The JR Products 4" deck plate shown requires a 4.5" hole saw. Ensure that your hole saw is correctly sized to your deck plate.

  1. Tape over the inside and outside openings to the MAF sensor, to keep it clean.
  2. Cut the hole in the upper, outboard front of the airbox. Placing the deck plate near the upper, outboard corner avoids conflict with the washer bottle neck.
  3. Test fit the deck plate bezel and mark and drill the six screw holes.
  4. Seal the deck plate bezel to the airbox with sensor safe sealant.
  5. Fasten the six bezel screws. Do not over-tighten in the plastic.
  6. Allow the sealant to cure.
  7. Thoroughly clean all plastic shavings from the airbox.
  8. Remove the tape from the MAF openings.
installing deck plate modification
Figure 3. Install deck plate modification.

Pro Tip

You can add a leaf screen by attaching the 6" x 6" screen material to the back flange of the deck plate with the stainless 4" hose clamp.

Step 4 – Reinstall airbox

  1. Slip the airbox into the intake fittings and tighten the three bolts.
  2. Tighten the MAF hose clamp.
  3. Connect the MAF sensor plug.
  4. Connect any vacuum hoses, as needed.
  5. Remove the deck plate cap for direct airflow and power.
  6. Install the deck plate cap for greater dirt and water protection.
airbox installed with deck plate
Figure 4. Airbox installed with deck plate.

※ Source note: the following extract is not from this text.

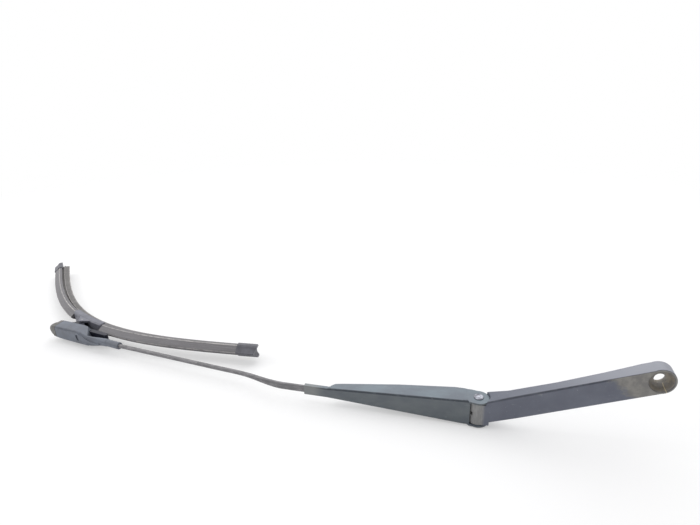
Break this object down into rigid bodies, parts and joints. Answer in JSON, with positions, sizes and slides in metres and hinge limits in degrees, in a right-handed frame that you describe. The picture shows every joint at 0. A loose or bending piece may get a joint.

Step 5 – Air intake silencer removal

Replacing the air intake silencer with a straight pipe will add an aggressive growl to your 4Runner. See how to do it here: How to Remove Air Intake Silencer.

Step 6 – Optional ECU relearn

Pull the electronic fuel injection (EFI) fuse for 30 minutes, then replace it. This allows the ECU to do a mixture relearn. However, it is not necessary, as the ECU will also learn as you drive.

  1. If the 4Runner is RPM hunting somewhat during idle, allow it to idle for about 15 minutes before driving.
  2. Check the intake ducting and vacuum lines for leaks.
  3. Enjoy your 4Runner's improved power.